For Ingredients please see slow cooker fish pie

  • Start by slicing the onion, peeling and chopping the carrot and sweet potato into small 1cm cubes and then slice the garlic.
  • Heat the large saucepan to a medium heat and add the onion, garlic and carrot.
  • Fry for around five minutes or until the onions become translucent.
  • Next add the spices and fry for a further minute.
  • Then add the coconut milk, bay leaves and bring to the boil and leave to simmer for about 30 – 40 minutes.
  • Season with salt and pepper.
  • Meanwhile cut the salmon and cod into chunks and add to the coconut milk mixture while it simmers.
  • Add the spinach and let it wilt.
  • If using uncooked prawns add them until they turn pink.
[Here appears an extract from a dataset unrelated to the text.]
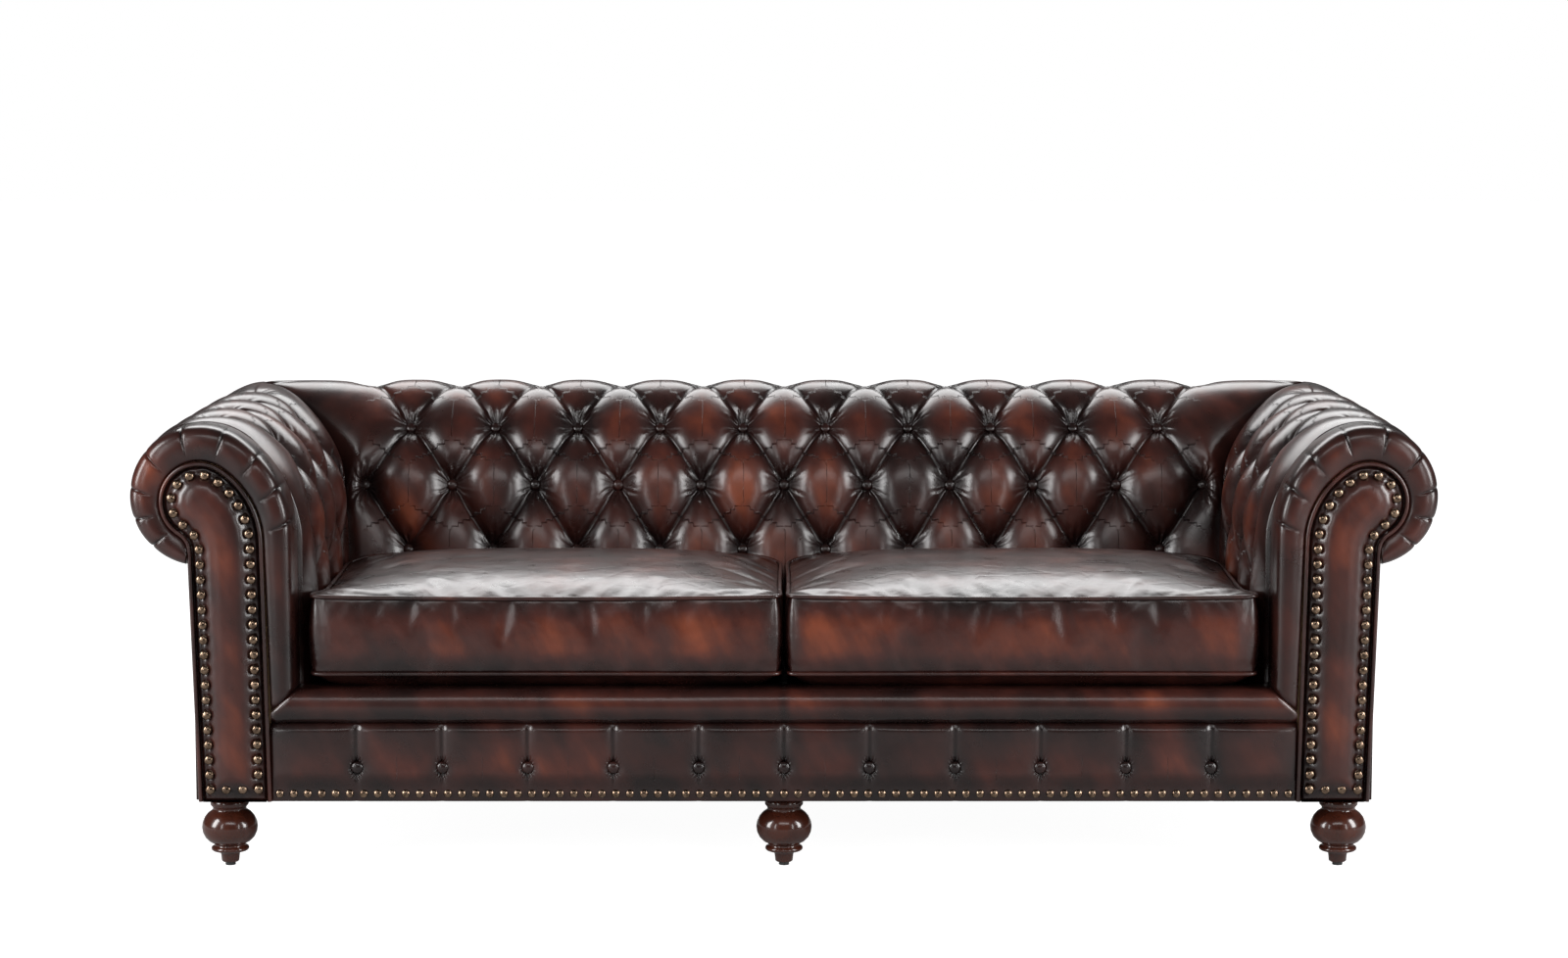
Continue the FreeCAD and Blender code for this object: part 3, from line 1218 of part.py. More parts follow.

  • However, if using cooked prawns add them until they heat through.
  • Preheat the oven at 180º and put the baking tray in to heat.
  • Boil the potatoes for 15 – 20 minutes or until soft enough to mash.
  • Mash together with the butter and milk.
  • Put the slow cooker mixture into the preheated baking tray and spread the mash potato on top.
  • Finally grate the cheese on to the fish pie and put in the oven to bake for about 20 – 30 minutes or until golden brown.

When I served these dishes to my family they thoroughly enjoyed them and I loved making them. This recipe is so easy and if you are using a slow cooker it will leave you plenty of time to do other tasks. A great dish everyone can enjoy so we hope you enjoy!